[Exercise aim]: Every line that contains the word "JSON" should be copied out.

------------

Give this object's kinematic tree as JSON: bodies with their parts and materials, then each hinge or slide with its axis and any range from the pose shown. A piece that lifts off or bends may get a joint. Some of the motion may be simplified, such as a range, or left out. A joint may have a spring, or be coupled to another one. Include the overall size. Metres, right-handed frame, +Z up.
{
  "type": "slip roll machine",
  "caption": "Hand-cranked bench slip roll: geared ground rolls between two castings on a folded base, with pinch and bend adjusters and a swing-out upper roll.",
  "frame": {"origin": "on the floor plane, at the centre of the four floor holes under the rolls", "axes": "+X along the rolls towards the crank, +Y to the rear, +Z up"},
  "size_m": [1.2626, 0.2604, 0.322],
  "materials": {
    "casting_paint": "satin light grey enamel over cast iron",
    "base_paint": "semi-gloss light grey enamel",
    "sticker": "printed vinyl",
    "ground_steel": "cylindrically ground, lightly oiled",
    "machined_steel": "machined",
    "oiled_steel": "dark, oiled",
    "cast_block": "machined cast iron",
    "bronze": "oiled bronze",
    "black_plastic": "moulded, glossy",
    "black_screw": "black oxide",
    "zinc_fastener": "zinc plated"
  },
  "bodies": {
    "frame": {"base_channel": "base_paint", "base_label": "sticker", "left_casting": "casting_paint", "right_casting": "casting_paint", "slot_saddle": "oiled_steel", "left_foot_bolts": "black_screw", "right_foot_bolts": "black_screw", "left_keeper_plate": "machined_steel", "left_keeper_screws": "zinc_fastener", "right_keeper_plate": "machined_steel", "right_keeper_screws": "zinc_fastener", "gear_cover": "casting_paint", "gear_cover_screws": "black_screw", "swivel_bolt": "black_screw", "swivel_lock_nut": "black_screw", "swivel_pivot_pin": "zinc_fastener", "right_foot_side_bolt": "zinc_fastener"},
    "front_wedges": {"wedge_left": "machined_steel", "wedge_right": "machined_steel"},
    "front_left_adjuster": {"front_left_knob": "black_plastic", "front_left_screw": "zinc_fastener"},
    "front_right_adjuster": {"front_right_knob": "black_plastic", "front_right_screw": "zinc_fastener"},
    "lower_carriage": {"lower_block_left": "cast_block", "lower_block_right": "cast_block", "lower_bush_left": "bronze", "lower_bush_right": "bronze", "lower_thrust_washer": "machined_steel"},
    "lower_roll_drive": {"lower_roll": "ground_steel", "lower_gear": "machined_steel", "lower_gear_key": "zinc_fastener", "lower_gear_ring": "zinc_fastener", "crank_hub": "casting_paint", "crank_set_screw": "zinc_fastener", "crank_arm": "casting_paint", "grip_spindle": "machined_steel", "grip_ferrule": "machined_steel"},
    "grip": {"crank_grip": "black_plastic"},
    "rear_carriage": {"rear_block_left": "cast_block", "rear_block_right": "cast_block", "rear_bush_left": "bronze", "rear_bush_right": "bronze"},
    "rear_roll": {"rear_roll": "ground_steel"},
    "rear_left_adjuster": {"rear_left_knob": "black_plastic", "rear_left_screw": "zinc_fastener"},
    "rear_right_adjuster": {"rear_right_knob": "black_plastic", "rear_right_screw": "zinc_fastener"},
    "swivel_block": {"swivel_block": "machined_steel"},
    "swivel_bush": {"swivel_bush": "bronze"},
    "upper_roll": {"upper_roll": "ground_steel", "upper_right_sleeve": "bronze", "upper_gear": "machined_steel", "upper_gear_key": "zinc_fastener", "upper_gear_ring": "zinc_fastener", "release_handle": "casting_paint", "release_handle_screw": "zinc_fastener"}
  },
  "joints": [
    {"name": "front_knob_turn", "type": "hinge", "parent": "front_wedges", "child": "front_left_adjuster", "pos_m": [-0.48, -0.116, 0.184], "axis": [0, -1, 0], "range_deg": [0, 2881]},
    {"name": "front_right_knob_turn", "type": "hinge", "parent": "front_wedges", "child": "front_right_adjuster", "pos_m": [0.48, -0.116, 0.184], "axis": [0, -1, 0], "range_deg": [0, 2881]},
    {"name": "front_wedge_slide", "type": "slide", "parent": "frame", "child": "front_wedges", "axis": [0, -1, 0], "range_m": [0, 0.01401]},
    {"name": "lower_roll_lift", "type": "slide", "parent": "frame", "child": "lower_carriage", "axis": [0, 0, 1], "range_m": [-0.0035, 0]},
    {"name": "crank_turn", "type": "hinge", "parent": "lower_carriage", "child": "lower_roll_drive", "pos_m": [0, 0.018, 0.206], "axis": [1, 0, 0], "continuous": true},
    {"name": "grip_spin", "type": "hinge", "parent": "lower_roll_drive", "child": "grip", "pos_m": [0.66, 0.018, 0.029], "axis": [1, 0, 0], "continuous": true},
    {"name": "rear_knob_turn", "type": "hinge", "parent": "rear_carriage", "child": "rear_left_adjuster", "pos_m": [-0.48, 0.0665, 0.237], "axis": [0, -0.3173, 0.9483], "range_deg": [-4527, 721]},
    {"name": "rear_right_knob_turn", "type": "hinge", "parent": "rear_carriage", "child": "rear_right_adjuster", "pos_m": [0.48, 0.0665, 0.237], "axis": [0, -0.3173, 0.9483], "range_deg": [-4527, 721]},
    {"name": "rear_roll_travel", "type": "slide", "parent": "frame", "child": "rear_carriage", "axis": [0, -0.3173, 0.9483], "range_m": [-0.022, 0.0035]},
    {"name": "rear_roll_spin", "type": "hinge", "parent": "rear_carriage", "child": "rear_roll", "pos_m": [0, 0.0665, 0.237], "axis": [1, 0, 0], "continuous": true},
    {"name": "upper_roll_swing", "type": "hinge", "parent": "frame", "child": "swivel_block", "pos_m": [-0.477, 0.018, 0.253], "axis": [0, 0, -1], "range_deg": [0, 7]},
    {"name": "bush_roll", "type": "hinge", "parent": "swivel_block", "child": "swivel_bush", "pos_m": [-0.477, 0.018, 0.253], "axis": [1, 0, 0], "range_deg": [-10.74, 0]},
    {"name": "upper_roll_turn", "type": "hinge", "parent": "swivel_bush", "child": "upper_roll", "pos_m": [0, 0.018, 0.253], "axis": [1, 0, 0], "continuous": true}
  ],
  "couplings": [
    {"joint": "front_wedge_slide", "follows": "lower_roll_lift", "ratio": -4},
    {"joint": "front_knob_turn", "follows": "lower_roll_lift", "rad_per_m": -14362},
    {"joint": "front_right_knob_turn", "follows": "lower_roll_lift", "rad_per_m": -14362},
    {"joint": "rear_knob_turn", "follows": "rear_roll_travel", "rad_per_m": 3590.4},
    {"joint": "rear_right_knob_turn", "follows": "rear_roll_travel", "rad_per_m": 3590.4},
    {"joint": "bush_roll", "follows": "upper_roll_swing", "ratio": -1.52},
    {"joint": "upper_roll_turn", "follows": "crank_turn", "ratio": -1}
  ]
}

------------

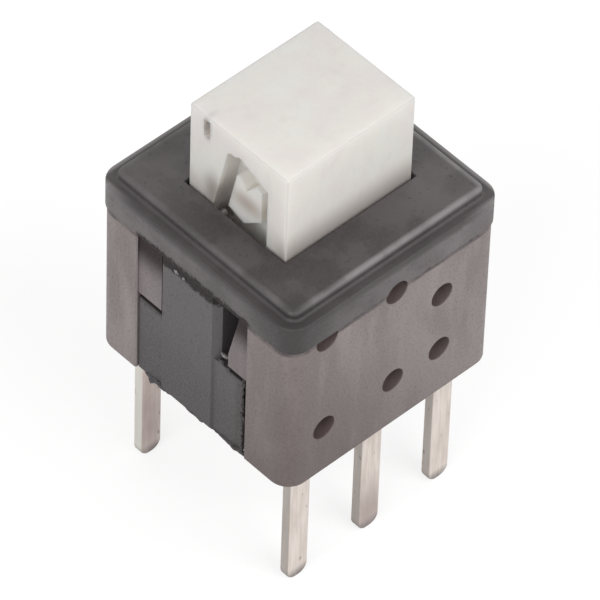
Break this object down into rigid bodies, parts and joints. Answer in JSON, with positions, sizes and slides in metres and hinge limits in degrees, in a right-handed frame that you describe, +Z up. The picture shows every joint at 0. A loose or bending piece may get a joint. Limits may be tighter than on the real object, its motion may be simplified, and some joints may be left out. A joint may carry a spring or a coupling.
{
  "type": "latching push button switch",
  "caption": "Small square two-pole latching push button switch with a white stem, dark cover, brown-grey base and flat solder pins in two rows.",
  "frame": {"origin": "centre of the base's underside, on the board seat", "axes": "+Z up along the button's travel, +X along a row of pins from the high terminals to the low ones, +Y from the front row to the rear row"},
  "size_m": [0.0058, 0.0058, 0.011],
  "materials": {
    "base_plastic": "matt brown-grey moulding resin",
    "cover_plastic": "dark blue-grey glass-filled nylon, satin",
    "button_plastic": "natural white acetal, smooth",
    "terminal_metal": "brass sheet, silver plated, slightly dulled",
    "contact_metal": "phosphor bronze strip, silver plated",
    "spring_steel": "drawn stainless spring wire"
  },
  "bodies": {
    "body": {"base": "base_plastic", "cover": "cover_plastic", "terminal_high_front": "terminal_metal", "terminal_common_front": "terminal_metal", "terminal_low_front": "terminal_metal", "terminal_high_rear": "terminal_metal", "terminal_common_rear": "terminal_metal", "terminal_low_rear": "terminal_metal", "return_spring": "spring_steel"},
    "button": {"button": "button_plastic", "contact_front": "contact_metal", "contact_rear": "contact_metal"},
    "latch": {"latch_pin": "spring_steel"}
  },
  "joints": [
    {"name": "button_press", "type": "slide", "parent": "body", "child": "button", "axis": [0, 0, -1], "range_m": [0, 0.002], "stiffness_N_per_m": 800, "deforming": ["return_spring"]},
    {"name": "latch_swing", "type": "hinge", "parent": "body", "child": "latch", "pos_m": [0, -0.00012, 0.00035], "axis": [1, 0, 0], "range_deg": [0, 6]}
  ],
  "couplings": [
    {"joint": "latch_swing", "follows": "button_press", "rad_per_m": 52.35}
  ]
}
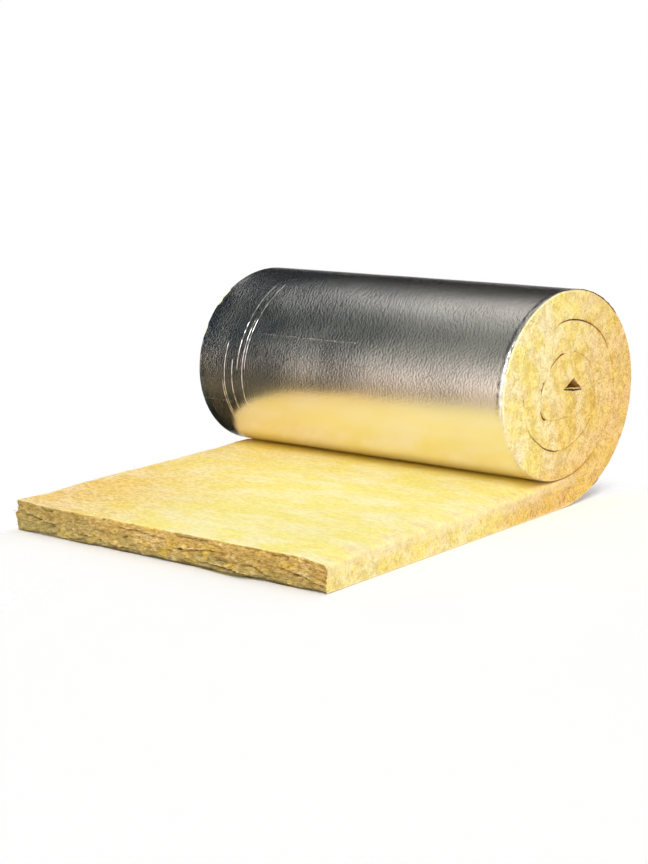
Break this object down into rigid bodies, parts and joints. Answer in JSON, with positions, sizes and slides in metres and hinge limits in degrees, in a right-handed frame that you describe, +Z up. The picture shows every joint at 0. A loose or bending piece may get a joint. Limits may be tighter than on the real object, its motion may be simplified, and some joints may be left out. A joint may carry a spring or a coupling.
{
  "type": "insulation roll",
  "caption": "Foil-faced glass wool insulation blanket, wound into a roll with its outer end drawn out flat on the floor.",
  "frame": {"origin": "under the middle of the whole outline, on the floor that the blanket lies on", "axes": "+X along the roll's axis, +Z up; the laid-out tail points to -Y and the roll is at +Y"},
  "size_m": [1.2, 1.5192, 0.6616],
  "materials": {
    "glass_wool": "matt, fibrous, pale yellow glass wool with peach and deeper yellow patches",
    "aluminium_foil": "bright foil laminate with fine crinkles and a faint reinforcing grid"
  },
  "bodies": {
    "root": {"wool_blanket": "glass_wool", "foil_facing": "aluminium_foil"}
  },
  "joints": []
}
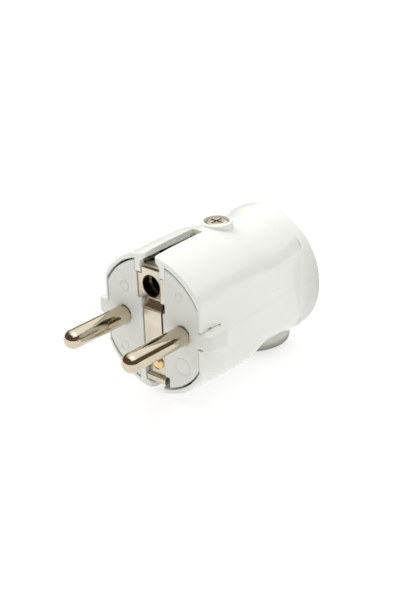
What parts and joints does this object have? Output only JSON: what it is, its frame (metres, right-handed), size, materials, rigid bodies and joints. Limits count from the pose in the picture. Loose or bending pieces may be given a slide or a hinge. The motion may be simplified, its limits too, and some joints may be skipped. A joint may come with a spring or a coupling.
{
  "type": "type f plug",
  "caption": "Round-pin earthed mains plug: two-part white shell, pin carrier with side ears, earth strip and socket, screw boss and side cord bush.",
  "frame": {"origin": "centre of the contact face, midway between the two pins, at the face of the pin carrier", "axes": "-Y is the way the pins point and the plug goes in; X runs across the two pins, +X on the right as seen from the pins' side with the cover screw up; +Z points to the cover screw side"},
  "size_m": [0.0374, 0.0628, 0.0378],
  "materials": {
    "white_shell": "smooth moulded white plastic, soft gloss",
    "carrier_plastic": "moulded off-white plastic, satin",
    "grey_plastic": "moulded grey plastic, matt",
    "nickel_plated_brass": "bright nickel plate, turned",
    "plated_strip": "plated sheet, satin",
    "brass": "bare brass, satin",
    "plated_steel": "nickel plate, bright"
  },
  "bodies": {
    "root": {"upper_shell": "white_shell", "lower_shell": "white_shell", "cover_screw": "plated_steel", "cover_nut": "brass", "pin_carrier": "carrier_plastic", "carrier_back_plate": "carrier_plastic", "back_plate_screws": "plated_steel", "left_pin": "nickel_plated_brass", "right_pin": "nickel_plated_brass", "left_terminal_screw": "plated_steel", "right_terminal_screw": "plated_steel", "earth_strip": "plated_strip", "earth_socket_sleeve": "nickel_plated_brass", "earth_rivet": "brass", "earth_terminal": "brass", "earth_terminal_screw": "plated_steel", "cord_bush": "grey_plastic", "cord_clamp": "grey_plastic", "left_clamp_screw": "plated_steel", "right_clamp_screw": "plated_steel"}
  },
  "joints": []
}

------------

[Output of the task]:
Give this object's kinematic tree as JSON: bodies with their parts and materials, then each hinge or slide with its axis and any range from the pose shown. A piece that lifts off or bends may get a joint. Some of the motion may be simplified, such as a range, or left out. A joint may have a spring, or be coupled to another one. Include the overall size. Metres, right-handed frame, +Z up.
Break this object down into rigid bodies, parts and joints. Answer in JSON, with positions, sizes and slides in metres and hinge limits in degrees, in a right-handed frame that you describe, +Z up. The picture shows every joint at 0. A loose or bending piece may get a joint. Limits may be tighter than on the real object, its motion may be simplified, and some joints may be left out. A joint may carry a spring or a coupling.
Break this object down into rigid bodies, parts and joints. Answer in JSON, with positions, sizes and slides in metres and hinge limits in degrees, in a right-handed frame that you describe, +Z up. The picture shows every joint at 0. A loose or bending piece may get a joint. Limits may be tighter than on the real object, its motion may be simplified, and some joints may be left out. A joint may carry a spring or a coupling.
What parts and joints does this object have? Output only JSON: what it is, its frame (metres, right-handed), size, materials, rigid bodies and joints. Limits count from the pose in the picture. Loose or bending pieces may be given a slide or a hinge. The motion may be simplified, its limits too, and some joints may be skipped. A joint may come with a spring or a coupling.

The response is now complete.